We are keen to perpetuate humiliation such as the stereotyping of black women (our former prime minister included) as vulgar and careless, breeding indiscriminately and burdening the nation; or of black men deemed violent, lazy, and careless, breeding women indiscriminately and burdening the nation.
We are at ease with the killing of blacks by the State - they are criminals, after all. We call for states of emergency and more police and soldiers to protect tourists from our people in Montego Bay and Negril - because those lives matter more than our own.
We are at ease with the ways our society ensures that non-blacks get privileged access to the resources of the State, the beach, better schools, the hills, anything of value. Whose interests should the State serve, after all?
Jamaica's context is part of a broader one facing blacks globally. What happens in the US, like Brazil, is part of our condition. The American election season has been an important one and signals what is possible for us.
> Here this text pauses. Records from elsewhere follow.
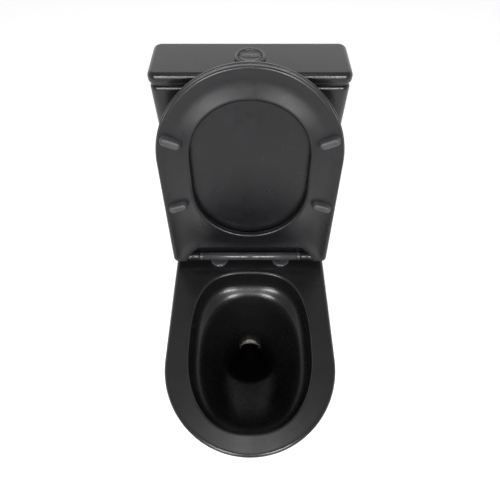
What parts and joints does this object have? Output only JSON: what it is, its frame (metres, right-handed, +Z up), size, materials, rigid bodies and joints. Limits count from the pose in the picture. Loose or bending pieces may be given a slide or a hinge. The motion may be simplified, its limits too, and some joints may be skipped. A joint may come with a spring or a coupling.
{
  "type": "close coupled toilet",
  "caption": "Rimless back-to-wall toilet pan with a slim close coupled cistern, dual flush button, and a slim wrap-over seat and lid on a soft-close hinge, stored raised.",
  "frame": {"origin": "centre of the bounding box, on the floor", "axes": "+X to the right seen from the front, +Y towards the wall behind, +Z up"},
  "size_m": [0.38, 0.678, 0.8668],
  "materials": {
    "black_glaze": "satin black glaze",
    "black_plastic": "satin black",
    "black_rubber": "matt",
    "white_plastic": "moulded",
    "blue_plastic": "moulded",
    "grey_plastic": "moulded",
    "steel": "brushed"
  },
  "bodies": {
    "fixed": {"pan_skirt": "black_glaze", "pan_deck": "black_glaze", "pan_bowl": "black_glaze", "pan_trap": "black_glaze", "floor_bracket_left": "grey_plastic", "floor_bracket_right": "grey_plastic", "side_screw_left": "steel", "side_screw_right": "steel", "side_cap_left": "black_plastic", "side_cap_right": "black_plastic", "cistern": "black_glaze", "cistern_gasket": "black_rubber", "cistern_bolt_left": "steel", "cistern_bolt_right": "steel", "bolt_seal_left": "black_rubber", "bolt_seal_right": "black_rubber", "wing_nut_left": "steel", "wing_nut_right": "steel", "flush_valve_seat": "white_plastic", "flush_valve_gasket": "black_rubber", "flush_valve_nut": "white_plastic", "flush_valve_tower": "white_plastic", "fill_valve_body": "white_plastic", "fill_valve_washer": "black_rubber", "fill_valve_nut": "white_plastic", "hinge_barrel": "black_plastic", "hinge_post_left": "steel", "hinge_post_right": "steel", "hinge_rosette_left": "black_plastic", "hinge_rosette_right": "black_plastic", "hinge_anchor_left": "black_rubber", "hinge_anchor_right": "black_rubber", "hinge_nut_left": "steel", "hinge_nut_right": "steel", "lid_damper": "grey_plastic", "seat_damper": "grey_plastic"},
    "lid": {"lid": "black_plastic", "lid_shaft": "steel", "lid_buffer_left": "black_rubber", "lid_buffer_right": "black_rubber"},
    "seat": {"seat": "black_plastic", "seat_shaft": "steel", "seat_bumper_front_left": "black_rubber", "seat_bumper_front_right": "black_rubber", "seat_bumper_rear_left": "black_rubber", "seat_bumper_rear_right": "black_rubber"},
    "cistern_cover": {"cistern_lid": "black_glaze", "button_bezel": "black_plastic", "button_nut": "white_plastic"},
    "full_button": {"full_flush_button": "black_plastic", "full_flush_rod": "white_plastic"},
    "half_button": {"half_flush_button": "black_plastic", "half_flush_rod": "white_plastic"},
    "full_rocker": {"full_flush_rocker": "blue_plastic"},
    "half_rocker": {"half_flush_rocker": "grey_plastic"},
    "flush_valve": {"overflow_tube": "blue_plastic", "flush_valve_seal": "black_rubber"},
    "half_float": {"half_flush_float": "grey_plastic"},
    "fill_float": {"fill_valve_float": "grey_plastic"},
    "fill_lever": {"fill_valve_lever": "blue_plastic"}
  },
  "joints": [
    {"name": "lid_hinge", "type": "hinge", "parent": "fixed", "child": "lid", "pos_m": [0, 0.096, 0.428], "axis": [1, 0, 0], "range_deg": [0, 101]},
    {"name": "seat_hinge", "type": "hinge", "parent": "fixed", "child": "seat", "pos_m": [0, 0.096, 0.428], "axis": [1, 0, 0], "range_deg": [0, 101]},
    {"name": "cistern_lid_lift", "type": "slide", "parent": "fixed", "child": "cistern_cover", "axis": [0, 0, 1], "range_m": [0, 0.12]},
    {"name": "full_flush_press", "type": "slide", "parent": "cistern_cover", "child": "full_button", "axis": [0, 0, -1], "range_m": [0, 0.006], "stiffness_N_per_m": 400, "springref_m": -0.004},
    {"name": "half_flush_press", "type": "slide", "parent": "cistern_cover", "child": "half_button", "axis": [0, 0, -1], "range_m": [0, 0.006], "stiffness_N_per_m": 400, "springref_m": -0.004},
    {"name": "full_rocker_tilt", "type": "hinge", "parent": "fixed", "child": "full_rocker", "pos_m": [0.026, 0.292, 0.637], "axis": [0, -1, 0], "range_deg": [0, 22.5]},
    {"name": "half_rocker_tilt", "type": "hinge", "parent": "fixed", "child": "half_rocker", "pos_m": [-0.026, 0.27, 0.637], "axis": [0, 1, 0], "range_deg": [0, 22.5]},
    {"name": "flush_valve_lift", "type": "slide", "parent": "fixed", "child": "flush_valve", "axis": [0, 0, 1], "range_m": [0, 0.0095]},
    {"name": "half_float_lift", "type": "slide", "parent": "fixed", "child": "half_float", "axis": [0, 0, 1], "range_m": [0, 0.0095]},
    {"name": "fill_float_rise", "type": "slide", "parent": "fixed", "child": "fill_float", "axis": [0, 0, 1], "range_m": [0, 0.014]},
    {"name": "fill_lever_tilt", "type": "hinge", "parent": "fixed", "child": "fill_lever", "pos_m": [-0.146, 0.281, 0.733], "axis": [0, -1, 0], "range_deg": [0, 36]}
  ],
  "couplings": [
    {"joint": "seat_hinge", "follows": "lid_hinge", "ratio": 1},
    {"joint": "full_rocker_tilt", "follows": "full_flush_press", "rad_per_m": 64},
    {"joint": "flush_valve_lift", "follows": "full_flush_press", "ratio": 1.5},
    {"joint": "half_rocker_tilt", "follows": "half_flush_press", "rad_per_m": 64},
    {"joint": "half_float_lift", "follows": "half_flush_press", "ratio": 1.5},
    {"joint": "fill_lever_tilt", "follows": "fill_float_rise", "rad_per_m": 43.6}
  ]
}
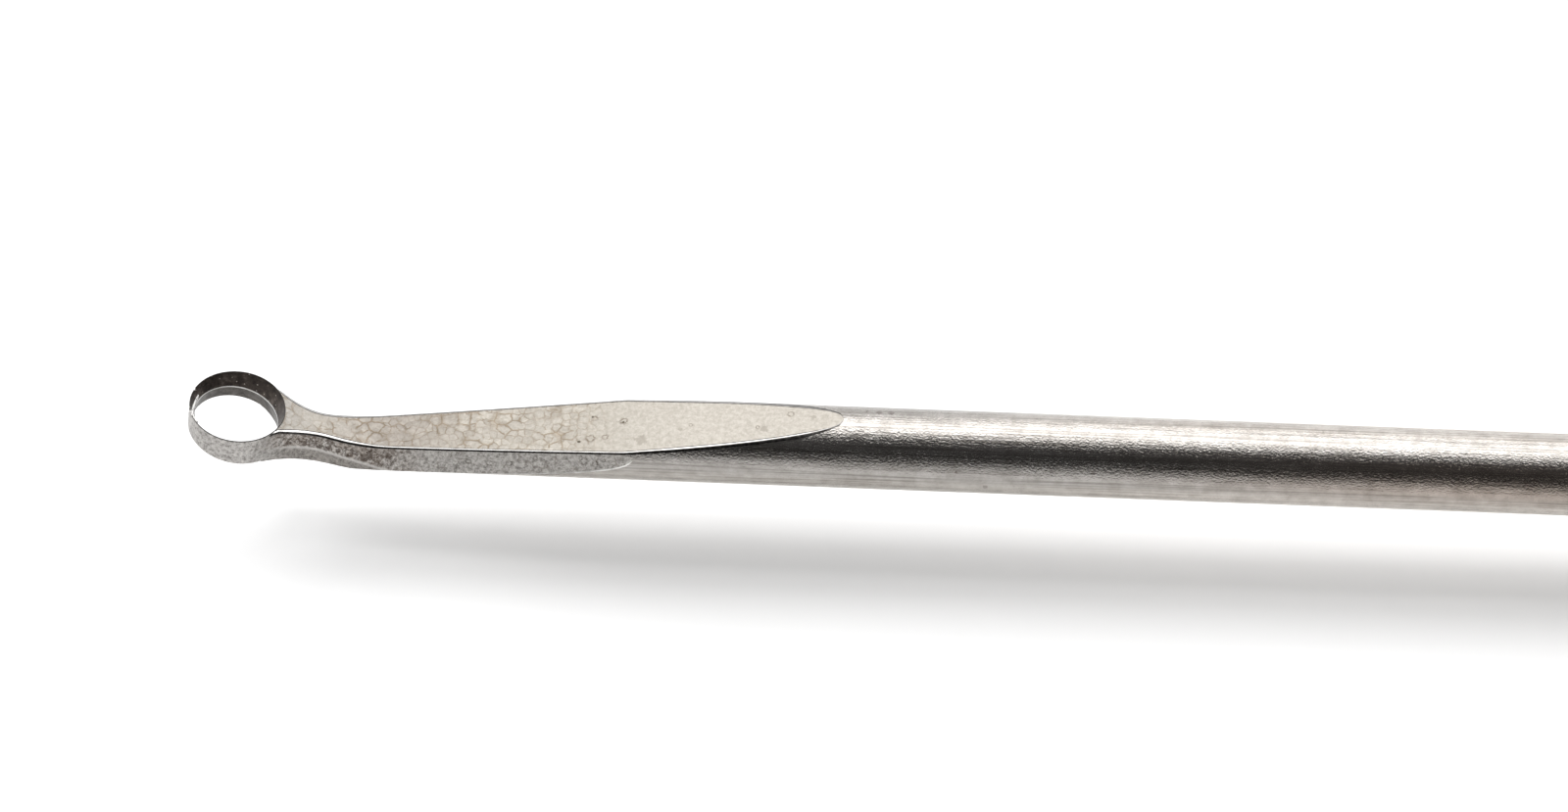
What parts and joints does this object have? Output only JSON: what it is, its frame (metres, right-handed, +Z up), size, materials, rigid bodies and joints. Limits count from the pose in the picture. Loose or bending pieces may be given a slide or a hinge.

The groundswell of support for Bernie Saunders, especially by the young, indicates a questioning of the dominance of capitalism as the only game in town. Blacks have been the worst victims of capitalism since the transatlantic slave trade. That the anti-Left United States is so mobilised - from the Occupy Movement to Black Lives Matter, to support for Bernie Saunders - is important to assessing how space for similar questioning and reorganisation might develop in our Caribbean.
That type of ferment has been taking place across Latin America since the dawn of the 21st century, but it is now under attack. It has not yet arrived at our gates. Many here are bogged down in the business of survival - we are the survivors, after all.
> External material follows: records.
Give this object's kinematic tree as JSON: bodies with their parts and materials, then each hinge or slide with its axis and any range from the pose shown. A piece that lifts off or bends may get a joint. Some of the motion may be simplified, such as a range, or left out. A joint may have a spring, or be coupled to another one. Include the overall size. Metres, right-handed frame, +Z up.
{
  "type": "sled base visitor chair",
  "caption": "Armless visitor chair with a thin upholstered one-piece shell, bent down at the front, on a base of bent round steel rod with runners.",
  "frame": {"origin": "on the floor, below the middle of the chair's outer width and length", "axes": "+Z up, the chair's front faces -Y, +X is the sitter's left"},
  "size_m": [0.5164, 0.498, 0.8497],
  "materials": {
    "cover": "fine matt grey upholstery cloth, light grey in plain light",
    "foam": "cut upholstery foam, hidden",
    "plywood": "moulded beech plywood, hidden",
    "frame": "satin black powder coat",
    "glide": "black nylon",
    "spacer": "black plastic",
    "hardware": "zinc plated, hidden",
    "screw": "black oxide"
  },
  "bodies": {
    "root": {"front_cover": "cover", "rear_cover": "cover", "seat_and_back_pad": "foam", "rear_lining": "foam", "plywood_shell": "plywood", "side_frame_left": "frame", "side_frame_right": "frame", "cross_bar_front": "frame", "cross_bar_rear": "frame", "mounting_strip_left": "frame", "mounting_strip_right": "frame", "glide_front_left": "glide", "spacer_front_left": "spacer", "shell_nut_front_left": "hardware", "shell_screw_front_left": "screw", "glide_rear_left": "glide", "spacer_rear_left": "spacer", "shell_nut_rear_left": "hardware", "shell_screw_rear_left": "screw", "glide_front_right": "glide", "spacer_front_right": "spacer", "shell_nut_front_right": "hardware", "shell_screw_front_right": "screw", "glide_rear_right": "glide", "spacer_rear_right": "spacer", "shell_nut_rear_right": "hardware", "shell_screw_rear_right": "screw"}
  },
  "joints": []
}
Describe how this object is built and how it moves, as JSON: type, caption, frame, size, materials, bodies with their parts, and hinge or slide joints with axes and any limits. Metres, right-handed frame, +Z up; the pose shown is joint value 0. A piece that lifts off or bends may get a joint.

Distrust of politics and a minimalist understanding of democracy as participation in elections have encouraged disengagement from political life. Too many see politics as a dirty effort and not as it is better formulated, a way to create just societies.
Democracy means inclusion and respect for people as people. It demands that we protest injustice of all forms, but, in the first instance, we must be awakened to the injustices all too prevalent on our shores.